++++ RECORD EXTRACTS

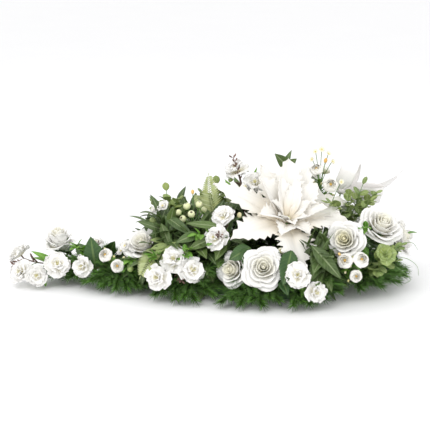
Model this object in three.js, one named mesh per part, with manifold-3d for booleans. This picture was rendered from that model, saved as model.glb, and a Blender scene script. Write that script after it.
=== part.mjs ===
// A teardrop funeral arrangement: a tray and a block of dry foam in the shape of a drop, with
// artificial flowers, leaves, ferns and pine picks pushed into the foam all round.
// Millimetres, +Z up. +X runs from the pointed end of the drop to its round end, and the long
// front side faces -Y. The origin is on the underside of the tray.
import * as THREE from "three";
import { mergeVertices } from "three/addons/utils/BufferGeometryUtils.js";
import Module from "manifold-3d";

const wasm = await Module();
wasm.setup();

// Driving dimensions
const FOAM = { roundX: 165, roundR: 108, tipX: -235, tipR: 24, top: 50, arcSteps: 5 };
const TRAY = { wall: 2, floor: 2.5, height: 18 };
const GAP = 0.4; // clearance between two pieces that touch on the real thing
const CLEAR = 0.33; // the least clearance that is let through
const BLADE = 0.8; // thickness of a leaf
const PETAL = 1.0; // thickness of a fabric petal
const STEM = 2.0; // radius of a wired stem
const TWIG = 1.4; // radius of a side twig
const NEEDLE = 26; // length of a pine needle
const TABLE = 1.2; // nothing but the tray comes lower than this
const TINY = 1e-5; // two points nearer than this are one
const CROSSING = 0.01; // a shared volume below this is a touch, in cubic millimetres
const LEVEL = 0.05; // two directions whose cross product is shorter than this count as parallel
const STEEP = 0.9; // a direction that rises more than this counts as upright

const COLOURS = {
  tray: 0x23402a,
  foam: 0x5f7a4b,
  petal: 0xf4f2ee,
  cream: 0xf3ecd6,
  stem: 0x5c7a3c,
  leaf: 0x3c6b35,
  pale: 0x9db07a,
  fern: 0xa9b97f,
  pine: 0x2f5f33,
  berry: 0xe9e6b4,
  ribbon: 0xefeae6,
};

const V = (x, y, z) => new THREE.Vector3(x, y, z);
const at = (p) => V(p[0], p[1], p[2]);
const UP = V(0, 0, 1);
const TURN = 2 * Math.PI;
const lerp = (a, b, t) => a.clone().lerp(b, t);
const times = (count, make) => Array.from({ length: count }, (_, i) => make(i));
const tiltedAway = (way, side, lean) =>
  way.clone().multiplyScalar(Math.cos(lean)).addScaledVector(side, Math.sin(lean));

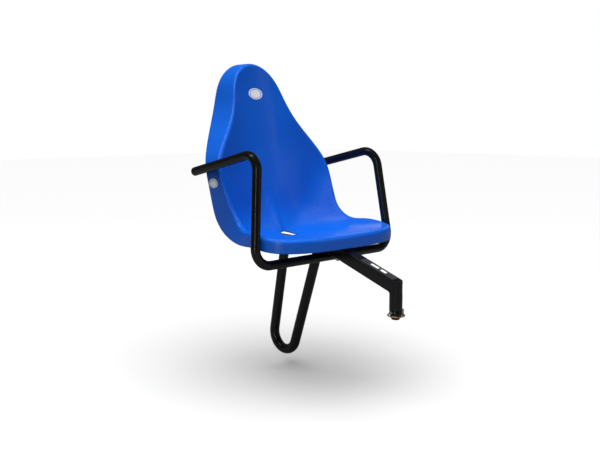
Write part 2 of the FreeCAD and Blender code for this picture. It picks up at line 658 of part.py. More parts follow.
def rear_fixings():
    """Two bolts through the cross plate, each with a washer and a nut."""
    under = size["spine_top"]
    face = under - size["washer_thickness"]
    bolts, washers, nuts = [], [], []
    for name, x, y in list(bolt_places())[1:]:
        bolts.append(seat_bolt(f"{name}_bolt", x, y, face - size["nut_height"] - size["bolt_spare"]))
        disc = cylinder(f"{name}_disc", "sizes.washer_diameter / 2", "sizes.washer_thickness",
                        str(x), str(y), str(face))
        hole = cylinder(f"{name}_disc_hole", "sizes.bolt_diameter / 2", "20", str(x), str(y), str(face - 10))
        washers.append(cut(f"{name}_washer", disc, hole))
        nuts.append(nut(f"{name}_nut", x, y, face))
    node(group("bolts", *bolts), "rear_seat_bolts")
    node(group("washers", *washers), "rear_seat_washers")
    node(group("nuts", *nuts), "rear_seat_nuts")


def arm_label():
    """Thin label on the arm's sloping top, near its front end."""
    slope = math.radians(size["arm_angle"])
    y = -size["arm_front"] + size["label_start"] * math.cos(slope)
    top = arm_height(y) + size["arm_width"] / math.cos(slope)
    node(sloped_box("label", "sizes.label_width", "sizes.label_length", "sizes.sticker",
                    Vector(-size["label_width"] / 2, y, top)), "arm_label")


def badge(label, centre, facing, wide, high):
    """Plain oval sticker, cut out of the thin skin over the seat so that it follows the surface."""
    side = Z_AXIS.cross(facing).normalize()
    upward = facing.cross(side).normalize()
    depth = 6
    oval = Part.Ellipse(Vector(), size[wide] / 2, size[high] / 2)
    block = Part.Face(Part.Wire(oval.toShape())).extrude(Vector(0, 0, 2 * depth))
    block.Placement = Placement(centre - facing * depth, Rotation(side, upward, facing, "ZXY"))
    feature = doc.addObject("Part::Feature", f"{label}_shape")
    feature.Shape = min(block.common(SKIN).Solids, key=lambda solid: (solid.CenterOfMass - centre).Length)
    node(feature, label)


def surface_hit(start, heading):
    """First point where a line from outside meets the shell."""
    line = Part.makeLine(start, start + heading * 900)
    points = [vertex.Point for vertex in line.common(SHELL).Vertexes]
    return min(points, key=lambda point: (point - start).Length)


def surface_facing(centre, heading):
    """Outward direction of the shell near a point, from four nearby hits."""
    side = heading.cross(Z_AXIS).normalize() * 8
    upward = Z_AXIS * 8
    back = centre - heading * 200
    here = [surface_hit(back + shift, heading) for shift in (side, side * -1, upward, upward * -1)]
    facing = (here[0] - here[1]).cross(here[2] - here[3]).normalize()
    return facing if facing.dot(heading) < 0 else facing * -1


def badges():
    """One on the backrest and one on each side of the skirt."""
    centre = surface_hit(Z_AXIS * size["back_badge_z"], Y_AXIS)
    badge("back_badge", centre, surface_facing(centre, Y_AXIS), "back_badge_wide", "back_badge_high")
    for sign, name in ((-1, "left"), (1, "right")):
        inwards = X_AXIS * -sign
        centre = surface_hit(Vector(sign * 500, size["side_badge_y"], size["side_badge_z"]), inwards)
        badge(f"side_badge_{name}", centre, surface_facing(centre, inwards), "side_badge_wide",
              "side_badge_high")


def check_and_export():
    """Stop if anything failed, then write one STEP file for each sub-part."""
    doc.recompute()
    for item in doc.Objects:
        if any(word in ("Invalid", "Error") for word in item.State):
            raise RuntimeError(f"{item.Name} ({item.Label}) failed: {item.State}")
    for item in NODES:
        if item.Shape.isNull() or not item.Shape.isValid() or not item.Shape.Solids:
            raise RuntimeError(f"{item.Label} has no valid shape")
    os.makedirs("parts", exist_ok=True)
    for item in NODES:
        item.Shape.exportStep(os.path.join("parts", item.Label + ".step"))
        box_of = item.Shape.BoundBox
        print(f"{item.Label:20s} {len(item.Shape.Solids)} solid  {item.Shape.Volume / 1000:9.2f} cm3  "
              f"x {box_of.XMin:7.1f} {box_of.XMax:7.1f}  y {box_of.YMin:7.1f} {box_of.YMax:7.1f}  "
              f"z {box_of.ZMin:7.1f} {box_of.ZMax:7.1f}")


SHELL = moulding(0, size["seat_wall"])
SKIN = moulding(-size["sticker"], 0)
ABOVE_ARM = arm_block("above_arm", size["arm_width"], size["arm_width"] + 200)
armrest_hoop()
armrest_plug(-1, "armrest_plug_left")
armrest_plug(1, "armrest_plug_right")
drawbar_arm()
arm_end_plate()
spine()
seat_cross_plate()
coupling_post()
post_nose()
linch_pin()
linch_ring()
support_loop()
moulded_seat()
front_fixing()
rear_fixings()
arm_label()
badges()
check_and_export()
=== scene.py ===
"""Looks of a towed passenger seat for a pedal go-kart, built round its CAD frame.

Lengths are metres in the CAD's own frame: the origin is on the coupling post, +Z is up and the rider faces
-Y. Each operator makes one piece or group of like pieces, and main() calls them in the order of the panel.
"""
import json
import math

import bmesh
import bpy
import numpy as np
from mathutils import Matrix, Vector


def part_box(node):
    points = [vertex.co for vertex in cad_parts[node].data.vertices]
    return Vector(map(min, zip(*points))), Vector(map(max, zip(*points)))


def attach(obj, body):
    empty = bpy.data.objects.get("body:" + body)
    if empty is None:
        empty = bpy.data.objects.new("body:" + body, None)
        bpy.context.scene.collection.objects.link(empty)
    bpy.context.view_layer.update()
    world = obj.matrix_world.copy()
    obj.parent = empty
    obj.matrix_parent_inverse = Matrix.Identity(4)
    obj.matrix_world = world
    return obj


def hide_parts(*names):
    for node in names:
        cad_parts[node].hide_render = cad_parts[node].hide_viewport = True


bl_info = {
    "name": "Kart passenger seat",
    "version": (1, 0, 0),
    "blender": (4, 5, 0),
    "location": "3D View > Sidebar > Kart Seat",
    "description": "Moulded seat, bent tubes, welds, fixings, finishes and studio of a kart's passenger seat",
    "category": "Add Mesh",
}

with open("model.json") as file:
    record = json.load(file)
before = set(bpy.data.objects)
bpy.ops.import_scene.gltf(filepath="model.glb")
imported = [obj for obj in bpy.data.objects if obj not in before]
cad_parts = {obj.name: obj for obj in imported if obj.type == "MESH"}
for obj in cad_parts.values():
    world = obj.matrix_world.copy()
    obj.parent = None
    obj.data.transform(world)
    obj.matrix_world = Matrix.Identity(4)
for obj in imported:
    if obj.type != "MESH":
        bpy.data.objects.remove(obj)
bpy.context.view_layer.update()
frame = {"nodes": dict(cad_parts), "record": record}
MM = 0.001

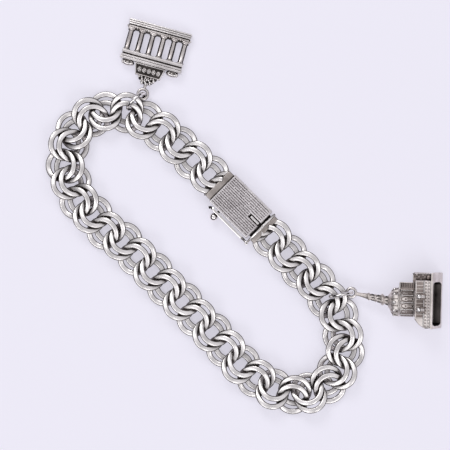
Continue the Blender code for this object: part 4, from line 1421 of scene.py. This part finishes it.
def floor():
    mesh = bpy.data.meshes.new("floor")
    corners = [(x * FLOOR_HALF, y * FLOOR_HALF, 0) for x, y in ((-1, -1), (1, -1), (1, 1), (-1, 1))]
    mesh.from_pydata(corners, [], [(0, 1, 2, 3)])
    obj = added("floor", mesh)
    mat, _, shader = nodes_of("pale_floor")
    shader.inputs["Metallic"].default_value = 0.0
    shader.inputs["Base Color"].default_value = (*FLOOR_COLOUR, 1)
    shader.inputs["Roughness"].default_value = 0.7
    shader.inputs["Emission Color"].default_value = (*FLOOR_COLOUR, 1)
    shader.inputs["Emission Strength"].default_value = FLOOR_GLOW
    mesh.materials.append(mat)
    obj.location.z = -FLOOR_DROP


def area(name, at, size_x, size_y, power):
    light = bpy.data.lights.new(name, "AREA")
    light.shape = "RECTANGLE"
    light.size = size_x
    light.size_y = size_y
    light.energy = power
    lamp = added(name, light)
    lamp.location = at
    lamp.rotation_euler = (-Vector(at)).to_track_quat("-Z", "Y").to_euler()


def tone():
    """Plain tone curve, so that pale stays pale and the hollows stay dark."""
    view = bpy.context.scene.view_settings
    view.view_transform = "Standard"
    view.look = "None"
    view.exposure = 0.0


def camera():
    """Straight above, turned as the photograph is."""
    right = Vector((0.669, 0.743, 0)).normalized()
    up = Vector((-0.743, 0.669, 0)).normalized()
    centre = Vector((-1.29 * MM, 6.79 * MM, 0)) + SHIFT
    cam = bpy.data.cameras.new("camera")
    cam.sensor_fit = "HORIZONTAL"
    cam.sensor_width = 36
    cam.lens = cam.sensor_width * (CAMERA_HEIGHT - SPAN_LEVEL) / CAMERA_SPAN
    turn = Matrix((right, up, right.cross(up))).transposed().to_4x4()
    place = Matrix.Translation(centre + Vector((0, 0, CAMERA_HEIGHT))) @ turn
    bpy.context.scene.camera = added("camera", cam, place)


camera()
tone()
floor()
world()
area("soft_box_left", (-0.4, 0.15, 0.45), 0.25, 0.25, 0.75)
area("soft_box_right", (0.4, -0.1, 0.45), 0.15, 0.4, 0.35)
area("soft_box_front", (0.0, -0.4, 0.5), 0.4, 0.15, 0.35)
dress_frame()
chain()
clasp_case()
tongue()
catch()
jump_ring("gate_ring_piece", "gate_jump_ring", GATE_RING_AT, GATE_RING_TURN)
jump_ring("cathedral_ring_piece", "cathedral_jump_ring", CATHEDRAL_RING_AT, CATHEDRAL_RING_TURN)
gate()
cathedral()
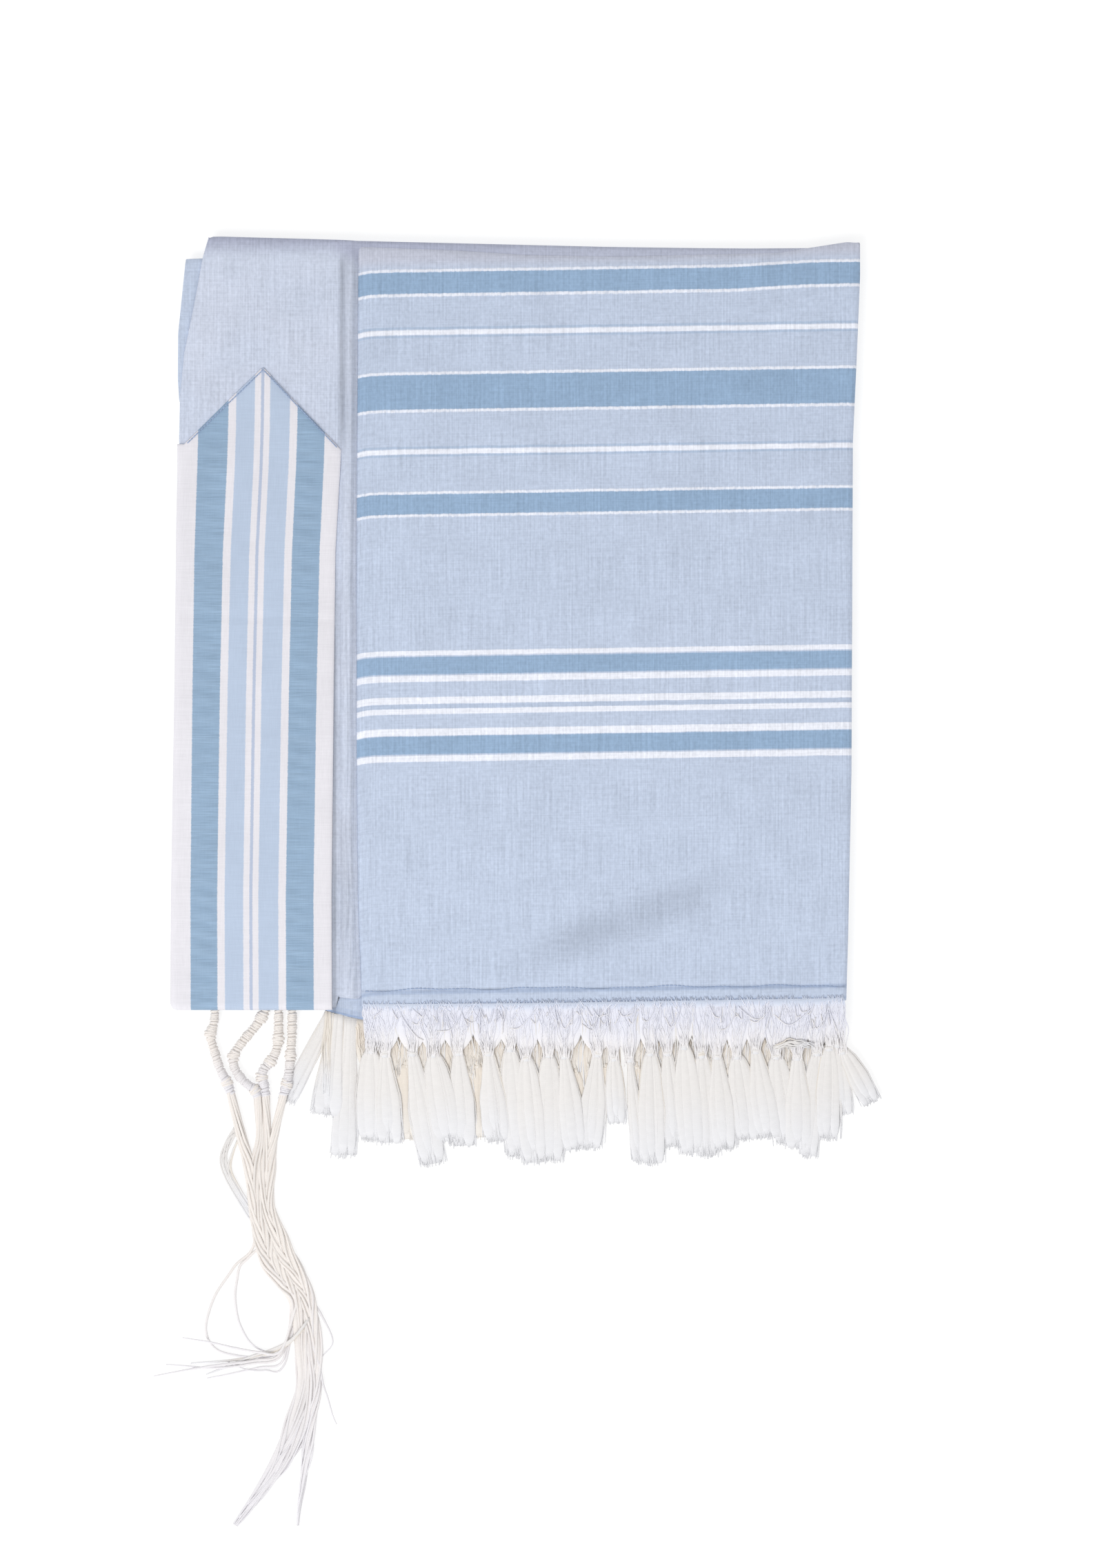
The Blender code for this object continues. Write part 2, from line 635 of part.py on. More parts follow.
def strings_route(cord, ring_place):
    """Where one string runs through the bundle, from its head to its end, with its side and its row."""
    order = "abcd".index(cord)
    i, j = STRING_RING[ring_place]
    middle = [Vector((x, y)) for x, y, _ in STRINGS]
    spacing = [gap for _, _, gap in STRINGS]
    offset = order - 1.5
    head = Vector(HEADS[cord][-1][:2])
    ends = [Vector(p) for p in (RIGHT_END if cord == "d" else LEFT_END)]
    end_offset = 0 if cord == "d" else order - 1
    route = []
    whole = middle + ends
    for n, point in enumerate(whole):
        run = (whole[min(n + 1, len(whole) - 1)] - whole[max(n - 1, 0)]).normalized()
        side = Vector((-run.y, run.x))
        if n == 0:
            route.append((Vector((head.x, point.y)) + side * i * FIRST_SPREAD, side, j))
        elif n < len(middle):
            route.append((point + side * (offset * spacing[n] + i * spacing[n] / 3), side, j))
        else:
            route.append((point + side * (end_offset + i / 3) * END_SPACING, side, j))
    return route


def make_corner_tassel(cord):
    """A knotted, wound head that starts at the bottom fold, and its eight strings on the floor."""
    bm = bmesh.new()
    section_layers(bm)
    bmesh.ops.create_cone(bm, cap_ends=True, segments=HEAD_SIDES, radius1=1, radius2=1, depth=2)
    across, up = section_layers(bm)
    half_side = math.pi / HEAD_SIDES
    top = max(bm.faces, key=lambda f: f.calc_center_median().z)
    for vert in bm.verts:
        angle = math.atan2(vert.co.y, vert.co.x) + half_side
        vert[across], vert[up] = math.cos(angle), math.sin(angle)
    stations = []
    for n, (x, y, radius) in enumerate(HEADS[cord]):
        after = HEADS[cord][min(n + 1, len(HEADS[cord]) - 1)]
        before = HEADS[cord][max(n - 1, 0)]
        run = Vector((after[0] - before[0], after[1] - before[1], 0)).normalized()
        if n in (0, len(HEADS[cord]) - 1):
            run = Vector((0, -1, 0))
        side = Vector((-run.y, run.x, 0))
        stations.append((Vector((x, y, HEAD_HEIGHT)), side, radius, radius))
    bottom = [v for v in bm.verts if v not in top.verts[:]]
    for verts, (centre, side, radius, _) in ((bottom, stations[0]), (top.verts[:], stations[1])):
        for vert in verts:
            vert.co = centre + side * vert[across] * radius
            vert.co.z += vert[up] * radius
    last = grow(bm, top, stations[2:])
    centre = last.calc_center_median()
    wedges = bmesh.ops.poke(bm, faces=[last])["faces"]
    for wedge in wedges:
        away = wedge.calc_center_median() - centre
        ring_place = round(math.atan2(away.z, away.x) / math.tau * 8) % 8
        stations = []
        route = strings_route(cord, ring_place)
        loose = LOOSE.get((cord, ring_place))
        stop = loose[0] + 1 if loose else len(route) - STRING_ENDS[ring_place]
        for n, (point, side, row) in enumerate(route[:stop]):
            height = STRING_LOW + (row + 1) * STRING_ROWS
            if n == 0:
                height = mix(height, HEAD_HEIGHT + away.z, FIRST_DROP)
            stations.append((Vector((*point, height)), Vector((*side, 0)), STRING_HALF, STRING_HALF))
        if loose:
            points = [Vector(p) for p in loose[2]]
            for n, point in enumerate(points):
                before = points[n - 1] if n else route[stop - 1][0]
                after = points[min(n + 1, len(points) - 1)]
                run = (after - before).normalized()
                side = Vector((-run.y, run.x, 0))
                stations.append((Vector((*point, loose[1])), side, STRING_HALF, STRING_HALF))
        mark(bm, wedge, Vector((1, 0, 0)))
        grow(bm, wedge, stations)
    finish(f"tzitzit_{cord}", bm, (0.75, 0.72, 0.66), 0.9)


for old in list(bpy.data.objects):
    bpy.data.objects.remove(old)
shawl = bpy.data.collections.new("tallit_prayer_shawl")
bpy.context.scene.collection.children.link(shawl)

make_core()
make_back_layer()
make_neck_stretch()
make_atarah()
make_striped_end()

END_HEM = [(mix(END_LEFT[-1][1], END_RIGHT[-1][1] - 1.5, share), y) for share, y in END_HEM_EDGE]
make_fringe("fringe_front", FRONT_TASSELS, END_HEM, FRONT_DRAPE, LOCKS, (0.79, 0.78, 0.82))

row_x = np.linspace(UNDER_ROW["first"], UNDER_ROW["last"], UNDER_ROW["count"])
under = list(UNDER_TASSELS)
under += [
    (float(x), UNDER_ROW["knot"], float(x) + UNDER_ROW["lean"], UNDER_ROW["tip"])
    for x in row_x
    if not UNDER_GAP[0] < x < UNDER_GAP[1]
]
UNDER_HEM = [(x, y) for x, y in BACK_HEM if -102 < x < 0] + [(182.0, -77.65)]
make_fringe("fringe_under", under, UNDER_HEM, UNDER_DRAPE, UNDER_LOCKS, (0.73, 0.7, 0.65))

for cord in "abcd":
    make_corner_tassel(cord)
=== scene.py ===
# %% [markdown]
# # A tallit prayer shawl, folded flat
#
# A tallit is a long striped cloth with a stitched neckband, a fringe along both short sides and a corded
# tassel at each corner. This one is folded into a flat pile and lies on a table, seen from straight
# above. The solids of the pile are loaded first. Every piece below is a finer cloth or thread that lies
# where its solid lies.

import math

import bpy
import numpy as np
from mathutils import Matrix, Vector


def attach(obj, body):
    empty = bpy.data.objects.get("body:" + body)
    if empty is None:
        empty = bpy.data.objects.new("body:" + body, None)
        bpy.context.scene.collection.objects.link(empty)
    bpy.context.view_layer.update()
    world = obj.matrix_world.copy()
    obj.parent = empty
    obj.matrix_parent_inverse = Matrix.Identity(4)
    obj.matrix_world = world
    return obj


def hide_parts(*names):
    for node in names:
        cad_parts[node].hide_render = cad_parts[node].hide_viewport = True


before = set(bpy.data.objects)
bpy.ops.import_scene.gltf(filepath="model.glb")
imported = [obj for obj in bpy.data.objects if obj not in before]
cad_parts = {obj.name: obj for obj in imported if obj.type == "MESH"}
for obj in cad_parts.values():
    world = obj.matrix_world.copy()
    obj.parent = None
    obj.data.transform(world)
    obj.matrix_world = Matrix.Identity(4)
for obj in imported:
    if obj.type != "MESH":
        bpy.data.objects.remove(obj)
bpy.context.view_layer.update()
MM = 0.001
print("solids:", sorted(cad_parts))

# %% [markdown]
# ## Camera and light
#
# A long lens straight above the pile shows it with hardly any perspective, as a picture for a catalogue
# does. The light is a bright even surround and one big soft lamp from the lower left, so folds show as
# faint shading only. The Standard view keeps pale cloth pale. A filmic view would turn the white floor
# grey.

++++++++

- _GIVEN TASK_: Stopping at the line containing "wasm.setup();", please repeat exactly every line from the very start of the entries, that line included, and nothing more.

- _ANSWER BELOW_:
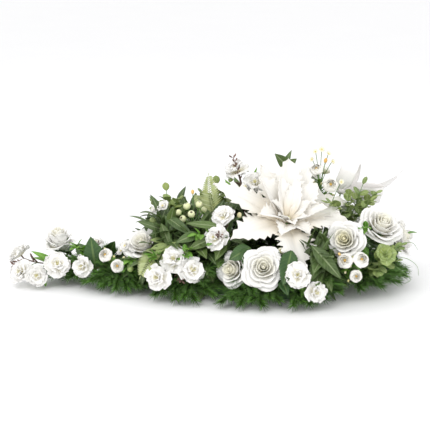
Model this object in three.js, one named mesh per part, with manifold-3d for booleans. This picture was rendered from that model, saved as model.glb, and a Blender scene script. Write that script after it.
=== part.mjs ===
// A teardrop funeral arrangement: a tray and a block of dry foam in the shape of a drop, with
// artificial flowers, leaves, ferns and pine picks pushed into the foam all round.
// Millimetres, +Z up. +X runs from the pointed end of the drop to its round end, and the long
// front side faces -Y. The origin is on the underside of the tray.
import * as THREE from "three";
import { mergeVertices } from "three/addons/utils/BufferGeometryUtils.js";
import Module from "manifold-3d";

const wasm = await Module();
wasm.setup();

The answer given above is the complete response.